Ivan Naatz (PL) qualificou como positivas as propostas governamentais. “O governador tem sensibilidade com essa causa e tem se colocado à disposição de ajudar, principalmente aos que ganham menos”, disse, acrescentando que o governo planeja realizar um concurso para contratar 10 mil servidores para a rede estadual de ensino.
Lucas Neves (Podemos) afirmou que pretende analisar os projetos que serão enviados para a Assembleia de forma a buscar um ponto de equilíbrio entre as limitações orçamentárias apresentadas pelo governo e as demandas dos servidores. “O meu compromisso pessoal aqui é de tornar esse debate o mais transparente possível e buscando fazer justiça, especialmente com os que mais precisam, que mais estão sofrendo por conta desse desconto. E também buscar um equilíbrio de forma responsável com relação às contas de Santa Catarina.”
Para Luciane Carminatti (PT), os números apresentados pelo Iprev não estão em consonância com as divulgações relativas à saúde financeira apresentadas pelo Estado. “Nosso estado diz que é o 6º PIB do país, que só tem indicadores de pleno emprego e consegue confiscar 14% de quem menos ganha. De que serve então a gente ser tão rico, tão pleno, tanta produção, tanta riqueza?” Ela disse ainda que em São Paulo a cobrança já foi revogada.
Fabiano da Luz (PT), que é autor do projeto que revoga a cobrança da contribuição de 14% sobre o salário dos servidores públicos estaduais, também instou o governo a buscar novas alternativas para equilibrar a previdência social mantida pelo Estado. “Meios para se resolver tem.

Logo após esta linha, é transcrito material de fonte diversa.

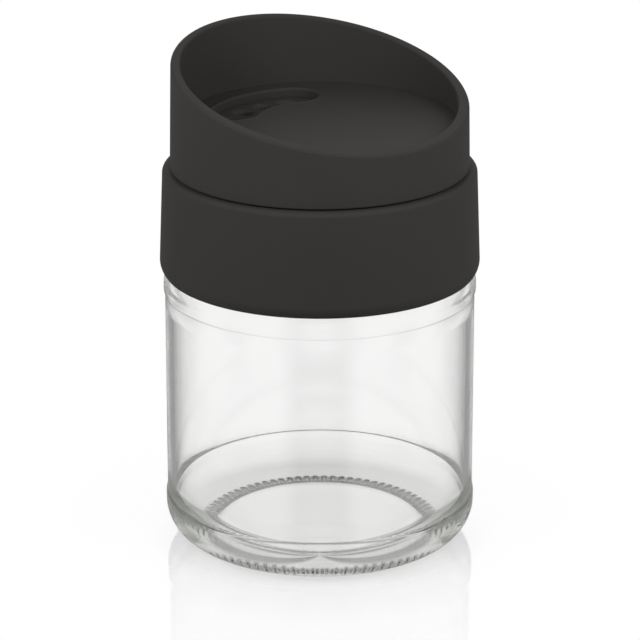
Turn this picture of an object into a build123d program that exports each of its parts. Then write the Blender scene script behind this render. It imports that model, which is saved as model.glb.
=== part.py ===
from build123d import *
import math
import os

# Spice jar: a wide-mouth glass jar under a screw lid whose top turns from sprinkle to pour.
# Sizes are in millimetres and angles in degrees. The jar stands on Z = 0, with its axis on +Z.

os.makedirs("parts", exist_ok=True)

# Glass body, from the base up
push_up = 2.6
push_up_edge = 0.8
bearing_width = 1.7
bearing_slope = 1.2
heel_round = 9.3
body_radius = 39.0
body_wall = 2.0
base_thickness = 2.6
label_recess = 0.35
label_edge_round = 3.0
label_bottom_height = 12.2
label_top_height = 65.2
bead_rise = 2.2
shoulder_arc_radius = 7.0
shoulder_turn = 45
shoulder_tight_radius = 3.2

# Glass neck
neck_step = 0.82
neck_height = 21.17
neck_wall = 2.2
neck_root_round = 1.2
rim_outer_round = 0.6
rim_inner_round = 0.5

# Sealing ring
seal_thickness = 1.2
seal_side_clearance = 0.4
seal_edge_round = 0.2

# Lid body: collar shell, screw skirt, boss and deck
lid_wall = 1.9
collar_lift = 3.5
collar_overhang = 0.95
collar_draft = 1.02
collar_wall = 1.4
collar_top_round = 1.3
collar_foot_rise = 3.0
collar_foot_land = 0.25
thread_room = 1.1
skirt_wall = 1.4
skirt_length = 18.0
skirt_edge_round = 0.4
rib_count = 12
rib_thickness = 1.0
rib_length = 14.0
rib_bite = 0.2
boss_wall = 2.0
boss_rise = 9.8
boss_edge_round = 0.5
boss_inner_round = 1.0

# Sifter holes and pour opening in the deck
slot_azimuth = 137
sifter_count = 4
sifter_spacing = 17
sifter_offset = 1.2
sifter_hole_radius = 2.2
pour_margin = 1.0

# Turning top: drum wall, panel, slot and slanted rim
drum_gap = 0.3
turning_clearance = 0.4
drum_inset = 1.92
drum_draft = 0.55
drum_wall = 2.1
drum_bottom_round = 0.4
rim_azimuth = 128
rim_low_rise = 0.7
rim_rise = 17.9
rim_wall = 2.25
cup_draft = 0.4
cup_floor_round = 0.3
rim_outer_edge_round = 0.8
rim_inner_edge_round = 0.6
panel_gap = 0.3
panel_thickness = 2.0
slot_inset = 12.0
slot_width = 12.2
slot_half_turn = 30
slot_edge_round = 0.6

# Snap bead and stop between the top and the boss
snap_height = 2.4
snap_bead = 0.8
snap_half_height = 1.0
snap_tip_half_height = 0.25
snap_clearance = 0.4
stop_rib_length = 4.4
stop_rib_depth = 1.2
stop_rib_width = 6.0
stop_clearance = 0.3
twist_range = 180
stop_lead = 90

overrun = 1.0


def on_circle(centre, radius, turn):
    """Point of a circle in the section, at an angle up from the outward direction."""
    angle = math.radians(turn)
    return (centre[0] + radius * math.cos(angle), centre[1] + radius * math.sin(angle))


def upright_plane(turn):
    """Plane through the jar's axis, facing so that its first direction is at this angle from +X."""
    angle = math.radians(turn)
    return Plane((0, 0, 0), x_dir=(math.cos(angle), math.sin(angle), 0), z_dir=(math.sin(angle), -math.cos(angle), 0))


def round_corner(section, corner, radius):
    """Round the corner of a section that lies at this radius and height."""
    fillet(section.vertices().sort_by_distance(corner)[0], radius)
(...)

O que precisa é vontade, responsabilidade e respeito, principalmente com esses servidores que trabalharam a vida inteira e hoje esperam o mínimo, que é o reconhecimento de ter pelo menos a sua aposentadoria para viverem com dignidade.”
Por fim, Lunelli (MDB) também se mostrou favorável à uma revisão do percentual de contribuição dos servidores que menos recebem. “Acho que os senhores [representantes dos servidores] estão defendendo uma bandeira que é salutar e tem que ser revista. Tem o nosso apoio para isso, mas nós precisamos de transparência tanto do governo quanto da iniciativa privada e também dos sindicatos.”

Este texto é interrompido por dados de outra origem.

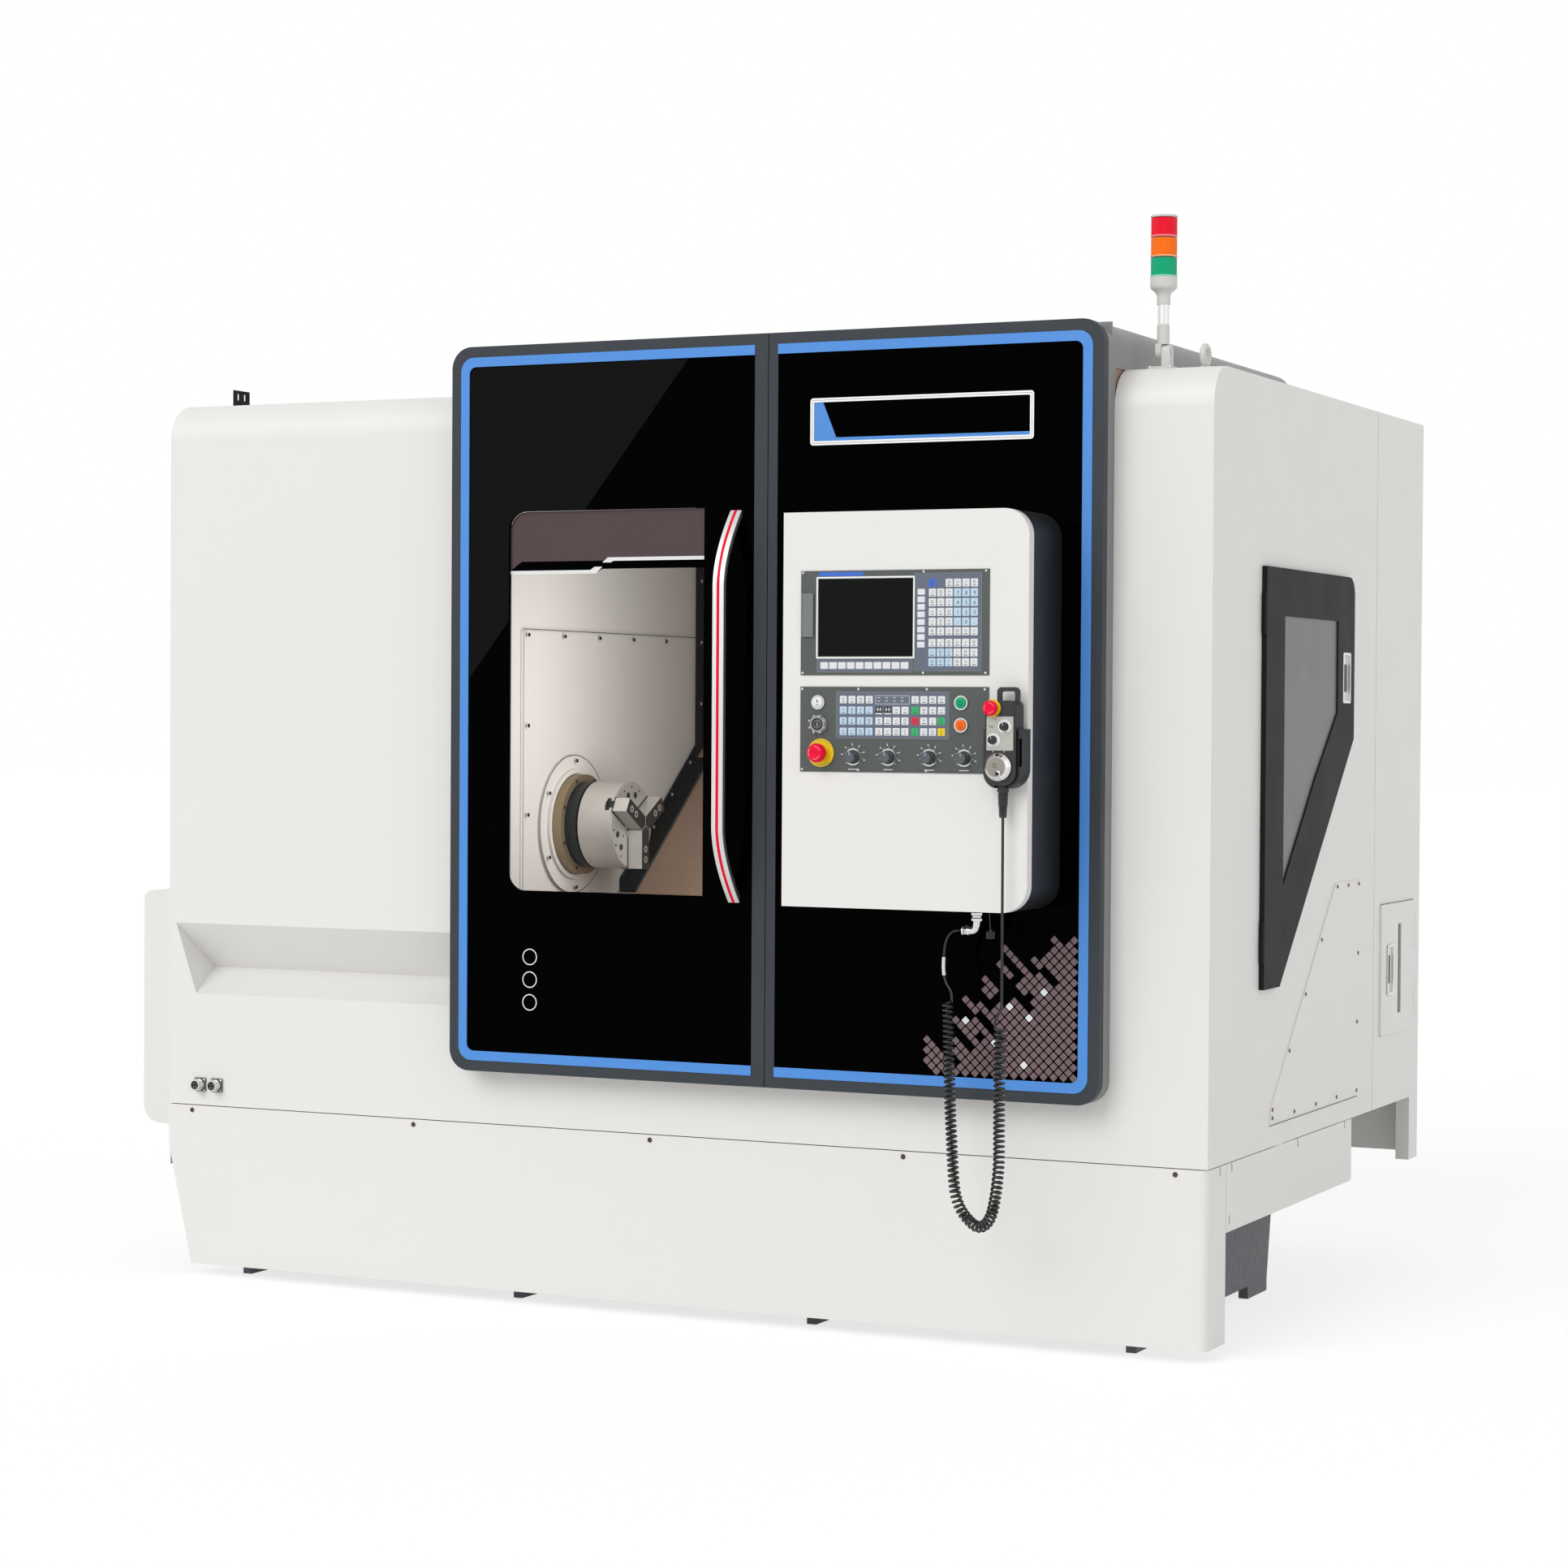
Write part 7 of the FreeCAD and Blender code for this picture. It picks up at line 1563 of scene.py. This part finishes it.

Os projetos em tramitação na Alesc
- Projeto de Lei complementar (PLC) 4/2023, de autoria do deputado Fabiano da Luz, que altera a Lei Complementar 773/2021, que dispõe sobre a organização do Regime Próprio de Previdência dos Servidores do Estado de Santa Catarina, com o fim de extinguir a contribuição previdenciária de 14 % de aposentados e pensionistas que supere um salário mínimo nacional.

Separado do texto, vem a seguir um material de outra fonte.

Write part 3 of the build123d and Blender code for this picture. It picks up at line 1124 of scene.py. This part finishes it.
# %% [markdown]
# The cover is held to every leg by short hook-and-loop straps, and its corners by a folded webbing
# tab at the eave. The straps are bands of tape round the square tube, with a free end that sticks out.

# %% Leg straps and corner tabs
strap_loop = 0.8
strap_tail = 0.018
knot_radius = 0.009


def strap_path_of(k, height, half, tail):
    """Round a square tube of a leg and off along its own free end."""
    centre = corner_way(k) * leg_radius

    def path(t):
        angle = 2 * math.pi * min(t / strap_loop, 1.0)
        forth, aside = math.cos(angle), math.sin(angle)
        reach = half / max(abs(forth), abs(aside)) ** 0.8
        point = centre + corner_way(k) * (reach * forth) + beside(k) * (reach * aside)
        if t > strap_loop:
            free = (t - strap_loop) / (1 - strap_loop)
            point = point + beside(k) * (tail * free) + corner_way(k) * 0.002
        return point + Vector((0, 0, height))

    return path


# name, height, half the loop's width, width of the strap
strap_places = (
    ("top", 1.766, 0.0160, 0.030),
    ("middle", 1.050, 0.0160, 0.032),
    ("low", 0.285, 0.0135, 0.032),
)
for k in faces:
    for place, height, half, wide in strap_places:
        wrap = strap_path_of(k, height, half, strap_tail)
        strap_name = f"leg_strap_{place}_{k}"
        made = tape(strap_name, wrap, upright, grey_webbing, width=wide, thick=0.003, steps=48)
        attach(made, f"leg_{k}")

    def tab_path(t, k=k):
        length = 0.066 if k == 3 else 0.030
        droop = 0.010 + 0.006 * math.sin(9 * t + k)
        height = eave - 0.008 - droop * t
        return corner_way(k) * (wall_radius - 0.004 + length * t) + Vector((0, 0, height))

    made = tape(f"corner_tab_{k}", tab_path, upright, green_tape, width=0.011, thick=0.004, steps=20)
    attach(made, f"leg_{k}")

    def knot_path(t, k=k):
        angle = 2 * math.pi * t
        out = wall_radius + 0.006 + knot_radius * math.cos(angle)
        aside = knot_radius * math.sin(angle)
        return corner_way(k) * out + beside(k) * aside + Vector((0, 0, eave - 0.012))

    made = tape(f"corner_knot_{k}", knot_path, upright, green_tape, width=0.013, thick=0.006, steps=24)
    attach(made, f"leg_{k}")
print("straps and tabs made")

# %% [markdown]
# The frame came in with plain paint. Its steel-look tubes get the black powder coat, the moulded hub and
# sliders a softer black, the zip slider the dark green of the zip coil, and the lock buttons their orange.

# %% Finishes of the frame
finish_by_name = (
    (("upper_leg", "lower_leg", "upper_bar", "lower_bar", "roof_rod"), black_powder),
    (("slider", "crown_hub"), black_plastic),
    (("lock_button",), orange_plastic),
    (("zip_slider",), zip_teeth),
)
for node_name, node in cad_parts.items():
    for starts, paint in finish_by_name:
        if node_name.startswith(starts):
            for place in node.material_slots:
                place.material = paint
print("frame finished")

A matéria foi subscrita pelos deputados Marquito (Psol), Marcos da Rosa (União), Sergio Motta (Republicanos), Lucas Neves, Ivan Naatz, Napoleão Bernardes (PSD), Sérgio Guimarães (União), Marcius Machado (PL), Rodrigo Minotto (PDT), Padre Pedro Baldissera (PT), Neodi Saretta (PT) e Luciane Carminatti.
A matéria encontra-se em análise na Comissão de Constituição e Justiça (CCJ), onde já recebeu parecer favorável do relator, deputado Pepê Collaço (PP), mas ainda não foi votada. Caso seja acatada, seguirá em análise nas comissões de Finanças e Tributação; e de Trabalho, Administração e Serviço Público, antes de seguir para votação em plenário. - Projeto de Lei de Iniciativa Popular (Plip), que busca revogar a alíquota previdenciária de 14% cobrada de aposentados de Santa Catarina
O projeto foi apresentado na Assembleia Legislativa ainda em março deste ano por representantes de sindicatos representativos dos servidores públicos estaduais.
O Tribunal Regional Eleitoral (TRE-SC) revisou a validade das 60 mil assinaturas anexadas, devolvendo o processo para que o número de assinaturas possa ser complementado, tornando o Plip apto a tramitar na Alesc.